● **Exercise task**: Check every line below for the word "finishes" and copy each one that has it.

***

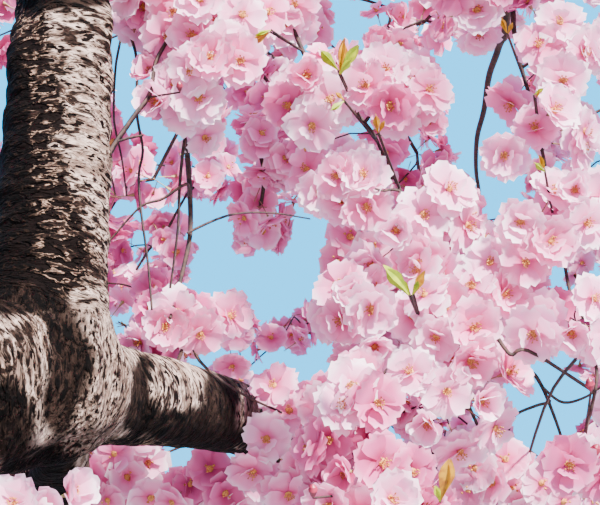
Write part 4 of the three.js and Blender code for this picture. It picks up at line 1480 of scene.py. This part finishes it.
# where it is worn into scales on the lit side too: the same, with how worn it is
wornPlaces = {
    "leader_middle": (48, 205, 28, 95, 0, 0.5), "leader_low": (56, 258, 28, 40, 0, 0.55),
    "leader_high": (54, 95, 22, 45, 0, 0.34), "knee_left": (6, 405, 20, 46, 0, 0.4),
}


def lineFrames(points):
    # two ways across a line at each of its points, which don't twist along it
    along = unit(np.gradient(points, axis=0))
    across = [unit(np.cross(along[0], (0.3, 1.0, 0.1)))]
    for way in along[1:]:
        across.append(unit(across[-1] - way * (across[-1] @ way)))
    return np.array(across), np.cross(along, across)


cores = {"trunk": {"start": 0.0}}
for name, points in woodRoutes.items():
    count = max(coreLine["least"], round(lengthOf(points) / coreLine["step"]))
    core = {"points": smooth(points, count), "share": np.linspace(0, 1, count), "length": lengthOf(points)}
    limb = limbs.get(name)
    core["start"] = cores[limb["on"]]["start"] + limb["at"] * cores[limb["on"]]["length"] if limb else 0.0
    core["radii"] = mix(*woodRadii[name], core["share"])
    if limb:
        core["radii"] = core["radii"] * (1 + collar["swell"] * np.exp(-core["share"] / collar["fade"]))
    if name in knuckles:
        reach, least = knuckles[name]
        left = (1 - core["share"]) * core["length"] / reach
        core["radii"] = core["radii"] * mix(least, 1, np.sqrt(np.clip(left, 0, 1)))
    cores[name] = core
ground = cores["trunk"]
deeper = np.linspace(-groundDepth, 0, 5)[:-1]
ground["points"] = np.vstack([np.stack([deeper * 0, deeper * 0, deeper], axis=1), ground["points"]])
ground["radii"] = np.concatenate([np.full(len(deeper), trunk["radii"][0]), ground["radii"]])
ground["share"] = np.concatenate([deeper / trunk["length"], ground["share"]])
for core in cores.values():
    core["frames"] = lineFrames(core["points"])


def partOf(name, first, last):
    core = cores[name]
    low = core["share"][0] if first == 0 else first
    keep = np.flatnonzero((core["share"] >= low - 1e-9) & (core["share"] <= last + 1e-9))
    across, beside = core["frames"]
    return {"name": name, "points": core["points"][keep], "radii": core["radii"][keep],
            "share": core["share"][keep], "across": across[keep], "beside": beside[keep],
            "start": core["start"], "length": core["length"]}


def nearestPlace(spots, points):
    # where along a line each spot is nearest to it, counted in points
    best = np.full(len(spots), 1e9)
    place = np.zeros(len(spots))
    for i in range(len(points) - 1):
        step = points[i + 1] - points[i]
        t = np.clip(((spots - points[i]) @ step) / (step @ step), 0, 1)
        gap = ((spots - points[i] - t[:, None] * step) ** 2).sum(axis=1)
        nearer = gap < best
        best[nearer] = gap[nearer]
        place[nearer] = i + t[nearer]
    return place


def between(rows, place):
    i = np.minimum(place.astype(int), len(rows) - 2)
    t = place - i
    if rows.ndim > 1:
        t = t[:, None]
    return rows[i] * (1 - t) + rows[i + 1] * t


def girthAt(part, place, off):
    radius = between(part["radii"], place)
    if part["name"] == "trunk":
        rise = np.maximum(between(part["share"], place), 0)
        fade = np.exp(-rise * trunk["length"] / trunk["flareHeight"])
        angle = np.arctan2(off[:, 0], -off[:, 1])
        radius = radius * (1 + trunk["flare"] * fade)
        radius = radius * (1 + trunk["lobeDepth"] * np.cos(trunk["lobes"] * angle) * fade)
    return radius


def skinField(spots, parts, blend):
    # how far each spot lies outside the wood, the way straight out, the grain's place, and how forked it is
    gaps = []
    ways = []
    grains = []
    for part in parts:
        place = nearestPlace(spots, part["points"])
        off = spots - between(part["points"], place)
        reach = np.linalg.norm(off, axis=1)
        gaps.append(reach - girthAt(part, place, off))
        ways.append(off / np.maximum(reach, 1e-6)[:, None])
        run = part["start"] + between(part["share"], place) * part["length"]
        grains.append(np.stack([(off * between(part["across"], place)).sum(axis=1),
                                (off * between(part["beside"], place)).sum(axis=1), run], axis=1))
    gaps = np.array(gaps)
    nearestGap = gaps.min(axis=0)
    weights = np.exp(-(gaps - nearestGap) / blend)
    total = weights.sum(axis=0)
    gap = nearestGap - blend * np.log(total)
    weights = weights / total
    way = unit(np.einsum("pn,pnk->nk", weights, np.array(ways)))
    grain = np.einsum("pn,pnk->nk", weights, np.array(grains))
    return gap, way, grain, 1 - weights.max(axis=0)


def noiseAt(spots, scale, seed):
    # soft noise from -1 to 1 at each spot, with a scale for each direction
    places = spots * np.array(scale) + seed
    return np.array([noise.noise(p) for p in places.tolist()])


def reliefAt(spots, grain, strength):
    seeds = relief["seeds"]
    height = relief["lump"] * strength * noiseAt(spots, (relief["lumpScale"],) * 3, seeds[0])
    spacing = (relief["ridgeAcross"], relief["ridgeAcross"], relief["ridgeAlong"])
    height += relief["ridge"] * strength * noiseAt(grain, spacing, seeds[1])
    spacing = (relief["scaleAcross"], relief["scaleAcross"], relief["scaleAlong"])
    height += relief["scale"] * np.minimum(strength, 1) * noiseAt(grain, spacing, seeds[2])
    return height


def patchesAt(spots, ways, rows):
    # the sum of soft patches of skin, placed in the view and only where the skin faces it
    across, down, depth = pixels(spots)
    faces = np.clip((ways @ unit(-gaze)) * facing["times"] + facing["plus"], 0, 1)
    faces = faces * (depth > facing["depth"][0]) * (depth < facing["depth"][1])
    total = np.zeros(len(spots))
    for x, y, halfWidth, halfHeight, turn, amount in rows:
        c = math.cos(math.radians(turn))
        s = math.sin(math.radians(turn))
        dx = ((across - x) * c + (down - y) * s) / halfWidth
        dy = ((down - y) * c - (across - x) * s) / halfHeight
        total += amount * np.exp(-dx ** 2 - dy ** 2)
    return total * faces


def shadesAt(spots, ways):
    dark = patchesAt(spots, ways, [(*place, shading["amount"]) for place in shades.values()])
    ragged = shading["ragged"] * noiseAt(spots, (shading["scale"],) * 3, shading["seed"])
    return np.clip((dark + ragged * (dark > shading["within"]) - shading["from"]) / shading["over"], 0, 1)


def weatherAt(ways):
    # 1 on the weathered side of the wood, 0 on the other, and soft between
    side = ways @ unit(np.array(weathered["way"])) - weathered["from"]
    side = np.clip(side / (weathered["to"] - weathered["from"]), 0, 1)
    return side * side * (3 - 2 * side)


def neighbourMean(spots, edges):
    count = np.bincount(edges.ravel(), minlength=len(spots))
    total = np.empty_like(spots)
    for axis in range(3):
        total[:, axis] = np.bincount(edges[:, 0], spots[edges[:, 1], axis], len(spots))
        total[:, axis] += np.bincount(edges[:, 1], spots[edges[:, 0], axis], len(spots))
    return total / np.maximum(count, 1)[:, None]


def skinPiece(name, skin):
    # one skin over all parts, drawn in to their wood, with the bark's relief
    parts = [partOf(limb, *shares) for limb, shares in skin["parts"].items()]
    rows = []
    for part in parts:
        off = np.tile(np.array([[0.0, -1.0, 0.0]]), (len(part["points"]), 1))
        girths = girthAt(part, np.arange(len(part["points"]), dtype=float) * 0.9999, off)
        rows.append({"points": part["points"], "girths": girths * skinning["larger"] + skinning["room"]})
    piece = tubes(name, rows, skinning["sides"], finishes["twigs"])
    shell = piece.modifiers.new("skin", "REMESH")
    shell.mode = "VOXEL"
    shell.voxel_size = skin["grain"]
    mesh = bpy.data.meshes.new_from_object(piece.evaluated_get(bpy.context.evaluated_depsgraph_get()))
    piece.modifiers.clear()
    piece.data = mesh
    count = len(mesh.vertices)
    spots = np.empty(count * 3)
    mesh.vertices.foreach_get("co", spots)
    spots = spots.reshape(count, 3)
    edges = np.empty(len(mesh.edges) * 2, np.int32)
    mesh.edges.foreach_get("vertices", edges)
    edges = edges.reshape(-1, 2)
    for turn in range(skinning["rounds"]):
        gap, way = skinField(spots, parts, skin["blend"])[:2]
        spots = spots - way * (gap - skin["proud"])[:, None]
        if turn < skinning["rounds"] - 1:
            slide = neighbourMean(spots, edges) - spots
            spots = spots + skinning["slide"] * (slide - way * (slide * way).sum(axis=1)[:, None])
    gap, way, grain, fork = skinField(spots, parts, skin["blend"])
    strength = np.where(grain[:, 2] < trunk["length"], relief["trunkLump"], 1.0)
    off, share = toLine(spots, woodRoutes[smoother["on"]])
    near = off < smoother["reach"] * mix(*woodRadii[smoother["on"]], share)
    strength = strength * np.where(near, np.interp(share, smoother["between"], (1, smoother["least"])), 1)
    height = reliefAt(spots, grain, strength) + patchesAt(spots, way, dents.values())
    dark = shadesAt(spots, way)
    spots = spots + way * height[:, None]
    mesh.vertices.foreach_set("co", spots.ravel())
    worn = weatherAt(way) * skin["weathered"] + patchesAt(spots, way, wornPlaces.values())
    addValues(mesh, "grain", "FLOAT_VECTOR", grain)
    addValues(mesh, "hollow", "FLOAT", dark)
    addValues(mesh, "weather", "FLOAT", worn)
    addValues(mesh, "fork", "FLOAT", fork)
    mesh.polygons.foreach_set("use_smooth", [True] * len(mesh.polygons))
    if "trunk" in skin["parts"]:
        cutLevel(piece)
    mesh.update()
    return piece


def cutLevel(piece):
    # the flat cut at the ground
    shape = bmesh.new()
    shape.from_mesh(piece.data)
    everything = shape.verts[:] + shape.edges[:] + shape.faces[:]
    bmesh.ops.bisect_plane(shape, geom=everything, plane_co=(0, 0, 0), plane_no=(0, 0, 1),
                           clear_inner=True)
    rim = [edge for edge in shape.edges if edge.is_boundary]
    bmesh.ops.contextual_create(shape, geom=rim)
    shape.to_mesh(piece.data)
    shape.free()


barkNodes = {"bark_trunk": ("trunk", "limb_left", "limb_front", "limb_right"),
             "bark_knee": ("limb_right", "leader", "bough_back_right", "bough_back")}
finishes["bark"] = barkFinish()
for name, skin in skins.items():
    piece = skinPiece(name, skin)
    piece.data.materials.clear()
    piece.data.materials.append(finishes["bark"])
    keepPiece(piece, barkNodes[name])
    report(name)


others = [name for name in limbs if name not in boughTubes["not"]]


def boughPiece():
    # the other boughs: rings of the same bark, each closed at its ends
    verts = []
    faces = []
    grains = []
    outs = []
    sides = boughTubes["sides"]
    angles = np.arange(sides) * 2 * math.pi / sides
    cosines = np.cos(angles)[None, :, None]
    sines = np.sin(angles)[None, :, None]
    for name in others:
        part = partOf(name, boughTubes["from"].get(name, 0), 1)
        rings = max(boughTubes["rings"], round(lengthOf(part["points"]) / boughTubes["step"]))
        place = np.linspace(0, len(part["points"]) - 1.001, rings)
        centre = between(part["points"], place)
        across = between(part["across"], place)
        beside = between(part["beside"], place)
        radius = between(part["radii"], place)
        run = part["start"] + between(part["share"], place) * part["length"]
        start = sum(len(v) for v in verts)
        out = across[:, None] * cosines + beside[:, None] * sines
        spots = (centre[:, None] + out * radius[:, None, None]).reshape(-1, 3)
        flat = np.stack([np.outer(radius, np.cos(angles)), np.outer(radius, np.sin(angles)),
                         np.repeat(run[:, None], sides, axis=1)], axis=2).reshape(-1, 3)
        strength = np.minimum(np.repeat(radius, sides) / boughTubes["full"], 1.0)
        height = reliefAt(spots, flat, strength) * boughTubes["relief"]
        spots = spots + out.reshape(-1, 3) * height[:, None]
        verts.append(spots)
        grains.append(flat)
        outs.append(out.reshape(-1, 3))
        for i in range(rings - 1):
            for j in range(sides):
                a = start + i * sides + j
                b = start + i * sides + (j + 1) % sides
                faces.append((a, b, b + sides, a + sides))
        faces.append(tuple(start + j for j in reversed(range(sides))))
        faces.append(tuple(start + (rings - 1) * sides + j for j in range(sides)))
    mesh = bpy.data.meshes.new("bark_boughs")
    mesh.from_pydata(np.vstack(verts).tolist(), [], faces)
    addValues(mesh, "grain", "FLOAT_VECTOR", np.vstack(grains))
    addValues(mesh, "hollow", "FLOAT", np.zeros(len(mesh.vertices)))
    addValues(mesh, "weather", "FLOAT", boughTubes["weathered"] * weatherAt(np.vstack(outs)))
    addValues(mesh, "fork", "FLOAT", np.zeros(len(mesh.vertices)))
    mesh.polygons.foreach_set("use_smooth", [len(face) == 4 for face in faces])
    mesh.materials.append(finishes["bark"])
    return newPiece("bark_boughs", mesh)


keepPiece(boughPiece(), others)
report("bark_boughs")

# floor, light and camera

# the floor lies a little below the tree's cut
stage = {"radius": 9, "height": -0.002, "sides": 96, "colour": (0.3, 0.29, 0.28), "scale": 2, "rough": 0.8}
corners = []
for angle in np.arange(stage["sides"]) * 2 * math.pi / stage["sides"]:
    corners.append((stage["radius"] * math.cos(angle), stage["radius"] * math.sin(angle), stage["height"]))
disc = bpy.data.meshes.new("floor")
disc.from_pydata(corners, [], [tuple(range(stage["sides"]))])
floor = newPiece("floor", disc)
floor.data.materials.append(plainFinish("floor", stage["colour"], stage["colour"], stage["scale"],
                                        stage["rough"]))

# a plain sky, blue where the photograph looks and pale above and below, a sun over the viewer's right
# shoulder and a wide soft fill
lighting = {"zenith": (1.5, 1.62, 1.8), "blue": (0.05, 1.5, 3.0), "level": (1.1, 1.3, 1.5),
            "blueFrom": (-0.05, 0.36), "blueTo": (0.62, 0.74)}
suns = {
    "sun": {"way": (-0.4, 0.74, -0.54), "strength": 26, "colour": (1.0, 0.94, 0.9), "angle": 4},
    "fill": {"way": (-0.1, 0.85, -0.2), "strength": 1.2, "colour": (1.0, 0.84, 0.84), "angle": 120},
}
world = bpy.data.worlds.new("sky")
world.use_nodes = True
bpy.context.scene.world = world
world.node_tree.nodes.clear()
sky = Tree(world.node_tree)
direction = sky.node("ShaderNodeTexCoord", out=0)
tall = sky.node("ShaderNodeSeparateXYZ", None, {"Vector": direction}, out=2)
shade = blendColour(sky, tall.above(*lighting["blueFrom"]), lighting["level"], lighting["blue"])
shade = blendColour(sky, tall.above(*lighting["blueTo"]), shade, lighting["zenith"])
backing = sky.node("ShaderNodeBackground", None, {"Color": shade})
sky.node("ShaderNodeOutputWorld", None, {"Surface": backing})
for name, values in suns.items():
    lamp = bpy.data.objects.new(name, bpy.data.lights.new(name, "SUN"))
    lamp.data.energy = values["strength"]
    lamp.data.color = values["colour"]
    lamp.data.angle = math.radians(values["angle"])
    lamp.rotation_euler = Vector(values["way"]).to_track_quat("-Z", "Y").to_euler()
    bpy.context.scene.collection.objects.link(lamp)

lens = bpy.data.objects.new("camera", bpy.data.cameras.new("camera"))
lens.data.lens = camera["lens"]
lens.data.sensor_width = camera["sensor"]
lens.data.clip_start = camera["clip"]
lens.location = eye
lens.rotation_euler = (math.radians(90 + outlook["rise"]), 0, 0)
bpy.context.scene.collection.objects.link(lens)
bpy.context.scene.camera = lens

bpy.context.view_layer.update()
report("done")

***

● **Task output**:
Write part 4 of the three.js and Blender code for this picture. It picks up at line 1480 of scene.py. This part finishes it.
    piece = tubes(name, rows, skinning["sides"], finishes["twigs"])
finishes["bark"] = barkFinish()
    piece.data.materials.append(finishes["bark"])
    mesh.materials.append(finishes["bark"])